Maybe we should take William Strunk’s approach: “If you are going to say a word wrong, say it LOUD.” We just need someone to correct our grammar. We can handle correction; in fact, I think we welcome it more than most realize as long as it is guided by a smile of bemusement and not one loaded with condescension.

III.

Take life seriously, but don’t take yourself too seriously. This strikes me as a working model for us as we learn to cope with limited knowledge and the willingness to harness bad ideas. This model would allow us to infuse our actions with meaning—we must have something to stand on—without the necessity of Always Right, which I think is humanly impossible. We could turn our inflated ideologies from latent energy to kinetic energy and keep them fluid enough to allow us a detour now and then while still enjoying the scenery.

The distance between knowing and not knowing is but a step, about like a tightrope, stretched between where we are and where we are going. We have enough to keep going with a bit of help and balance, but to walk a tightrope we must be very aware of the abyss. What if we made our decisions with the reality of knowing so little instead of thinking we know so much?

This would accomplish a couple things: 1) Demand of us an epistemic humility, and 2) Draw us into the community of knowledge. When I submitted an earlier version of this writing to a friend for criticism, he wrote back that it felt “fatalistic.” This is not what I wanted to say, but it took someone with more insight and honesty to see it for me. Something like this fatalism is what happens when we compound ignorance with pride instead of building community through conversation. Here is the highway to disaster: Actions, based on personal, unchecked narratives, take us to individual interpretations of a reality so dynamic, so complex, that an individual without a community of minds to blend with will become a kite without a string.

IV.

But we still are faced with the same basic problem in that, even with limited knowledge, we need to live as though it mattered. Today has an urgency in it for anyone aware of the calendar. Take sleeping seriously and take work seriously. Scratch your back like you mean it. If you cannot have fun washing dishes, you cannot have fun. At twenty, the world is your oyster; at forty, you still haven’t pried open the shell. Still, we all believe our oyster has the pearl—why shouldn’t we?

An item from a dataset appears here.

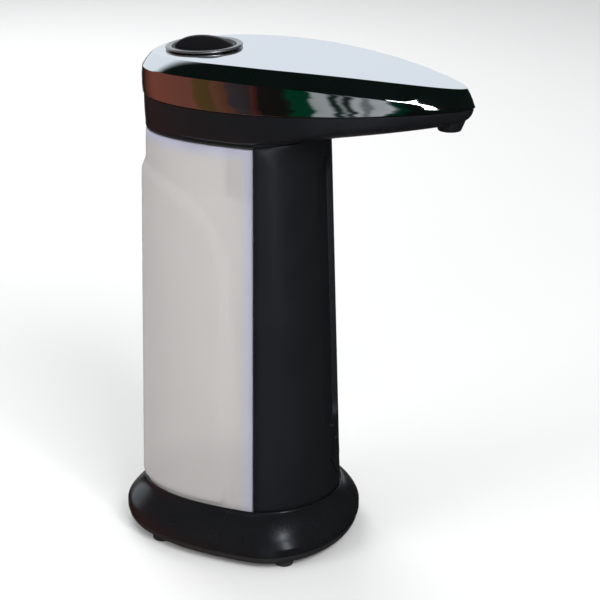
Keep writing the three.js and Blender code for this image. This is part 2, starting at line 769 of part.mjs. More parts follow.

Perhaps, it would be more efficient for us to be preprogrammed with all necessary knowledge, but I am not sure it would be desirable, even if it were an option, because the struggle is precisely what gives us purpose and makes us human. What is death, if not a cessation of struggle? What is a desire to cease from all struggle if not a longing for a kind of death? What is vulnerability, but a hallmark of humility?

Anyone selling us relationship without risk, church without brotherhood, youth without failure is selling us a compromised version that will leave us wondering why our deepest needs are not met. Life is like that. All lives worth living are expensive, but not all expensive lives are worth living. Do not spend the precious life on consumerist ideas.

I hear old men looking back on their youth with an indulgent self-pity, patting themselves on the head kindly, saying, “You did the best you could with what you had to work with.” This I want for myself—it is the least I can do. It would be better than the urge to slap my younger self across the face.

What I want not only for myself, but also for my contemporaries, is to wake every morning, some of us groggy, some of us alert, but all of us looking at the day as though it will never pass this way again, going at it with hope and with a love of people and place and determined to change the world knowing it is mostly futile. People who can enjoy the rain and mud not only with an obliging humor but also with a love of life that renders small nuisances trivial, knowing somewhere out there are more insignificant lads doing the best they can with what they have to work with and are having the times of their lives washing dishes. We may not measurably change the world, but no matter: We will be changed.

All I ask is that you don’t take us too seriously.